The couple’s son was freed on the morning of 6 July and Rahmanova in the evening. Tuvakov was released only on 11 July. Rahmanova heard police discussing how they would fabricate a criminal case against her husband, who was also beaten at the police station.
However, although criminal charges were lodged against both, Rahmanova was arrested on 7 August. She had been accused the previous day of violating Criminal Code Article 211, Part 1 («resisting the police with violence not risking life or health» with a prison sentence of up to two years) and Article 279, Part 2 b (which punishes hooliganism «connected with resisting a law enforcement officer» with a prison sentence of up to five years).
On 18 August, Judge Gaigysyz Orazmuradov of Dashoguz City Court sentenced Rahmanova to four years’ imprisonment in a general regime labour camp. She was held in Dashoguz Investigation Prison while awaiting her appeal.
Appeal
In her 27 August appeal, filed the following day and seen by Forum 18, Rahmanova insisted she had not assaulted any of the officials at the train station and was not guilty of any crime. She therefore called for the conviction to be overturned. She said she had responded «instinctively» when officers touched her inappropriately when seizing her mobile phone which she had hidden inside her shirt.
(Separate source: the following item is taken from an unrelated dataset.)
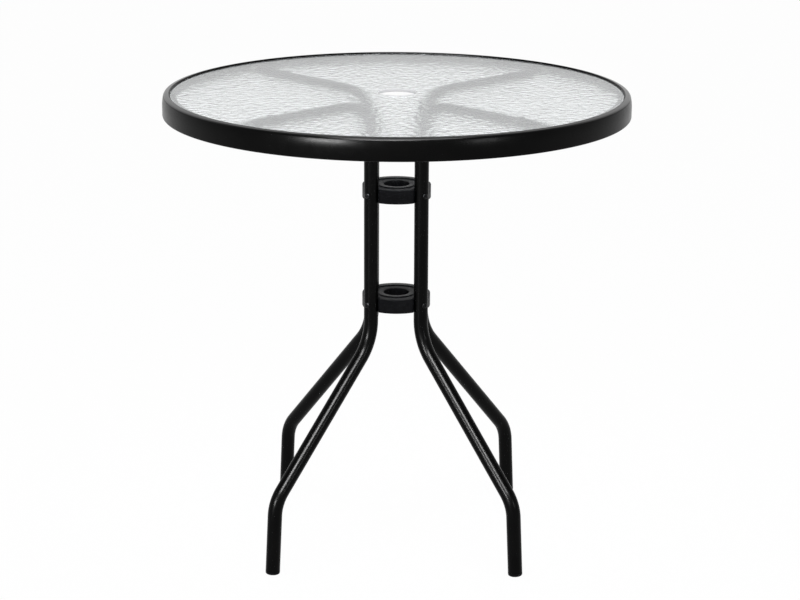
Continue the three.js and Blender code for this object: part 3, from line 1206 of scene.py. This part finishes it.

Rahmanova noted that the officers «had not hidden the fact that they had come to the railway station because of our religious affiliation». She pointed out that they already knew that she and her husband were Jehovah’s Witnesses without needing to ask and that the religious affairs official of the hyakimlik (administration) also «happened to be there».
A panel of three judges, headed by Judge G. Agoyliyev, heard Rahmanova’s appeal at Dashoguz Regional Court on 2 September. She was given no notice of the appeal hearing, so no lawyer was able to represent her, Jehovah’s Witnesses complained to Forum 18.
The Judges rejected Rahmanova’s insistence she had not assaulted the officers, claiming that her assertions were «unfounded». In its account of the events on the evening of 5 July, the court decision claims that the Jehovah’s Witness literature Rahmanova and her husband were collecting from the station was «prohibited for reading or distribution in Turkmenistan» as it had not been approved by the Justice Ministry.
The decision claims that Dashoguz Regional Prosecutor G. Balliyeva had deemed the four-year prison sentence «too harsh», given that Rahmanova is a woman and the mother of a four-year-old son and had no previous criminal record. The Judges therefore upheld the Prosecutor’s Office request to amend the verdict to a suspended sentence.
No one at Dashoguz Appeal Court would discuss the case with Forum 18 on 29 September or put Forum 18 through to any of the three judges who rejected Rahmanova’s appeal.